C’est cette histoire qui est narrée ci-dessous, par Thomas lui-même. Je suis très touché, en la lisant et la relisant.

NdRichard : metal, ça s’écrit sans accent, je viens de l’apprendre.
NB : en vert, des ajouts et modifications qui ont suivi l’abondant courrier reçu.

Contexte

Originaire d’un petit village dans l’Est de la France, j’ai vécu les treize premières années de ma vie dans un village engagé politiquement à droite et/ou extrême-droite.

Cependant, dans la sphère familiale dans laquelle j’étais, le discours de mes parents était plutôt de gauche. À la maison, on disait clairement que le racisme ce n’était pas bien. Pourtant, on rigolait de blagues racistes, homophobes, etc. Je ne sais pas si je peux dire que mes parents étaient plutôt des antiracistes « passifs ».

Affiche du film Lords Of Chaos de Jonas Akerlund, 2018. Adaptation du livre qui retrace l’émergence du Black Metal Norvégien.

À l’âge de 13 ans, j’ai déménagé chez mes grands-parents. Encore une fois dans un petit village de l’Est de la France mais avec une orientation politique plutôt à gauche (Une grand-mère engagée Lutte Ouvrière souvent en manif et un grand-père droitard passif, lui il voulait être tranquille devant les matchs de tennis).

Il me paraissait nécessaire de situer le contexte politique dans lequel j’ai grandi avant de retracer chronologiquement mon parcours.

Je vais essayer d’expliquer la façon dont je me suis laissé happer par des idéologies d’extrême-droite dès l’âge de dix ans sous les yeux de ma famille.

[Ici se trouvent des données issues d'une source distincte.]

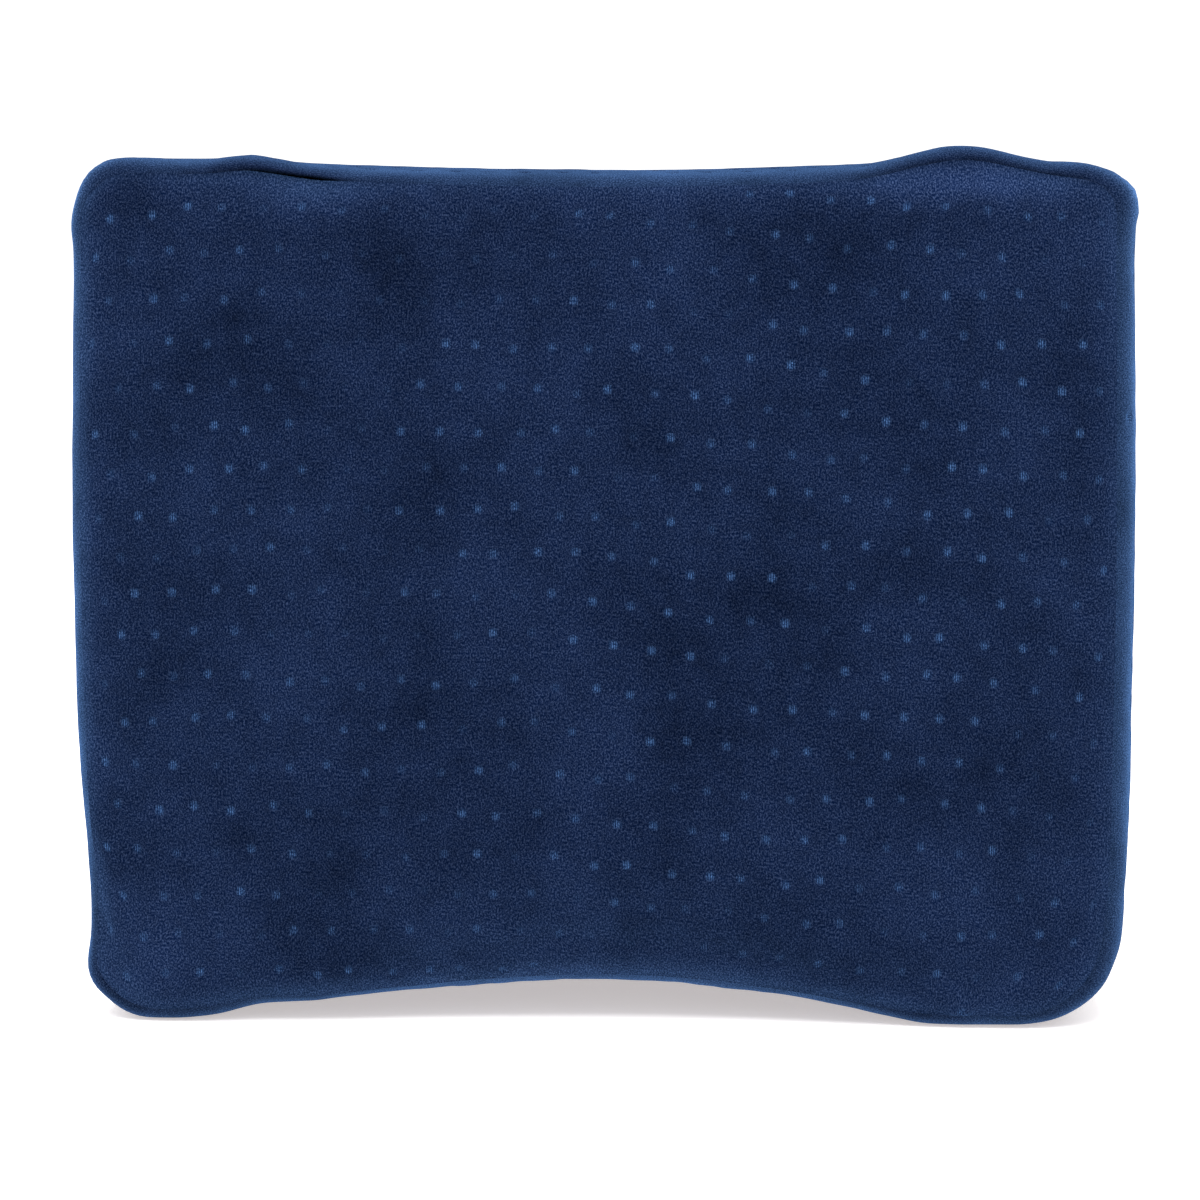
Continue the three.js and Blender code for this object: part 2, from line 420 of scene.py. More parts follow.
# %% Set the pull of the seam
Pull = namedtuple("Pull", "place x z pull")      # all three in millimetres
PULLS = (
    Pull("underside, left of the arch", -50, 10, 0.5),
    Pull("underside, middle", 0, 15, 0.9),
    Pull("right foot, inner end", 55, 11, 1.6),
    Pull("right foot", 86, 5, 1.2),
    Pull("bottom right corner", 112, 8, 0.5),
    Pull("right side, low", 122, 60, 0.0),
    Pull("right side, high", 124, 180, 0.0),
    Pull("top right corner", 122, 199, 0.5),
    Pull("top right notch", 108, 204, 2.2),
    Pull("right bump", 86, 209, 1.9),
    Pull("right bump, inner side", 66, 205, 1.4),
    Pull("right bump, start", 45, 202, 0.0),
    Pull("top middle", -30, 201, 0.0),
    Pull("pocket's right end", -57, 203, 1.4),
    Pull("pocket", -70, 204, 3.6),
    Pull("pocket's left end", -84, 206, 2.4),
    Pull("top left", -104, 206, 1.0),
    Pull("top left corner", -119, 199, 0.4),
    Pull("left side, high", -125, 180, 0.0),
    Pull("left side, low", -122, 40, 0.0),
    Pull("bottom left corner", -119, 12, 1.6),
    Pull("left foot", -100, 4, 1.0),
)
EVEN_PULL = 0.5 * MM         # all round the back
OPEN_PULL = 1.6 * MM         # a seam pulled in further than this begins to gape
PANEL_GROOVE = 3.4 * MM      # the panel slopes gently down to a pulled seam
BAND_GROOVE = 1.6 * MM       # the band bulges over it


def pull_along(side):
    """The pull in metres at each station of a seam."""
    if side == BACK:
        return np.full(SEAM_STATIONS, EVEN_PULL)
    line = seams[FRONT][:, (0, 2)]
    known = []
    for row in PULLS:
        away = np.linalg.norm(line - np.array((row.x, row.z)) * MM, axis=1)
        known.append((int(np.argmin(away)), row.pull * MM))
    stations, pulls = zip(*sorted(known))
    return np.interp(np.arange(SEAM_STATIONS), stations, pulls, period=SEAM_STATIONS)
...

Cette façon de penser, je l’ai construite en grande partie à cause de la musique que j’écoutais et que j’écoute toujours : le Black Metal, et plus particulièrement la branche National Socialist Black Metal (NSBM) et toutes les formes de sympathie à l’égard de toutes les formes d’extrême-droite [1].

Je conçois parfaitement que beaucoup de personnes attendent de la nuance pour classer certains groupes. J’ai toujours défini le NSBM de la façon suivante :

[Le National Socialist Black Metal (abrégé NS Black Metal ou NSBM) qui se traduit par « black metal national-socialiste » est une étiquette donnée à certains groupes de black metal faisant référence (explicitement ou non) au national-socialisme allemand, ou à des thèmes fortement liés comme le fascisme, le racisme, l’antisémitisme, l’aryanisme, le suprémacisme blanc, le mysticisme nazi et plus largement le paganisme ou le nationalisme.]

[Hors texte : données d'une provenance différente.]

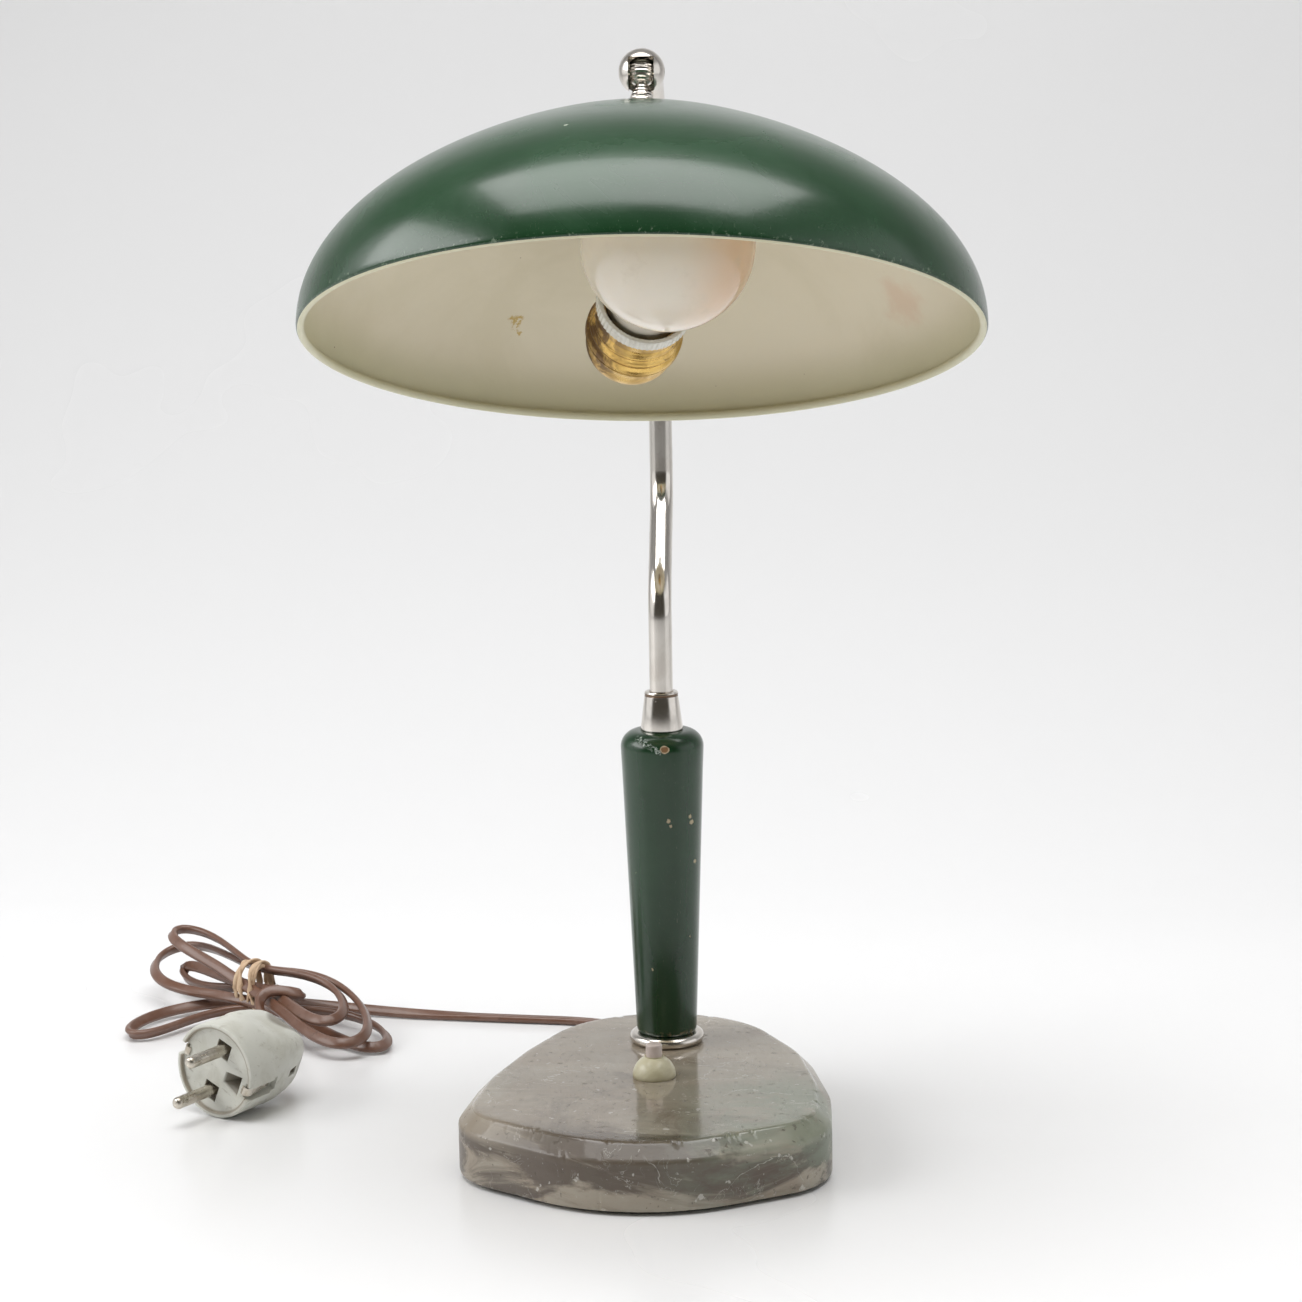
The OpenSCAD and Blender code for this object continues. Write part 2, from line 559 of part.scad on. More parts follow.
// Plug
module plug_pin(side) color("#b7b2a8") at_plug() translate([0, side * plug_pin_gap / 2, 0]) turned([
    [0, -plug_pin_in], [plug_pin_r, -plug_pin_in],
    for (a = [0:15:90]) [plug_pin_r * cos(a), plug_pin_l - plug_pin_r + plug_pin_r * sin(a)]]);
module earth_clip(side) color("#a49f95") at_plug()
    translate([side * (plug_r - 2.6) - 0.4, -2, -plug_face_l + 1]) cube([0.8, 4, plug_face_l - 1]);
module plug_body() color("#d3d2ca") at_plug() difference() {
    union() {
        translate([0, 0, -plug_face_l]) cylinder(r = plug_r, h = plug_face_l);
        translate([0, 0, -plug_l]) cylinder(r1 = plug_grip_r, r2 = plug_r, h = plug_l - plug_face_l);
    }
    for (side = [-1, 1]) {
        translate([0, side * plug_pin_gap / 2, -plug_pin_in])
            cylinder(r = plug_pin_r, h = plug_pin_in + cut);
        translate([side * plug_r - 3, -3, -plug_face_l + 1]) cube([6, 6, plug_face_l + cut]);
    }
    translate([9, 0, -12]) cylinder(r = 2.8, h = 12 + cut);
}

stone_foot();
foot_felt();
foot_ring();
wooden_stem();
threaded_rod();
rod_washer();
rod_nut();
ferrule();
arm_tube();
knuckle_ball();
knuckle_pin();
knuckle_tongue();
tail_nut();
crown_washer();
lamp_shade();
holder_strap();
holder_nipple();
holder_nut();
holder_cap();
holder_shell();
porcelain_insert();
screw_shell();
centre_contact();
porcelain_ring();
bulb_glass();
bulb_cap();
bulb_insulator();
bulb_contact();
switch_body();
switch_dome();
switch_button();
flex_in_foot();
cord_sleeve();
cord_lead();
cord_hank();
hank_tie();
cord_tail();
plug_body();
plug_pin(1);  // plug_pin_upper
plug_pin(-1);  // plug_pin_lower
earth_clip(1);  // earth_clip_near
earth_clip(-1);  // earth_clip_far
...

Je tiens également à préciser que je ne suis pas très à l’aise avec l’idée de nuancer par peur de rendre plus ou moins tolérables des comportements et propos nauséabonds.

Aujourd’hui, j’ai 27 ans et mes opinions ont radicalement changé. C’était loin d’être gagné…

Pour illustrer mes propos, j’utiliserai le terme « nous » pour désigner mon groupe d’ami·es de l’époque composé·e d’une petite dizaine de personnes.

Il est important de préciser que nous n’avions pas d’ami·e non-blanc·he et qu’au début, la question du racisme (et de l’antiracisme) ne se posait pas pour nous. Les parents de certain·es étaient plutôt décomplexés face au racisme (portrait de Jean-Marie Le Pen au mur de la chambre ou propos racistes en public sans réponse en face par exemple).

Dans le village où l’on habitait, un camp de Roms était installé et au moindre problème, ils étaient accusés sans preuve par la plupart des habitant·es…

L’arrivée du NSBM

Vers l’âge de dix ans, donc, on s’est mis à écouter de la musique avec intérêt et plus particulièrement du Metal. Ça allait des classiques de nos parents jusqu’aux disques de nos grands frères et grandes sœurs : de AC/DC à Rammstein en passant par Korn et Iron Maiden.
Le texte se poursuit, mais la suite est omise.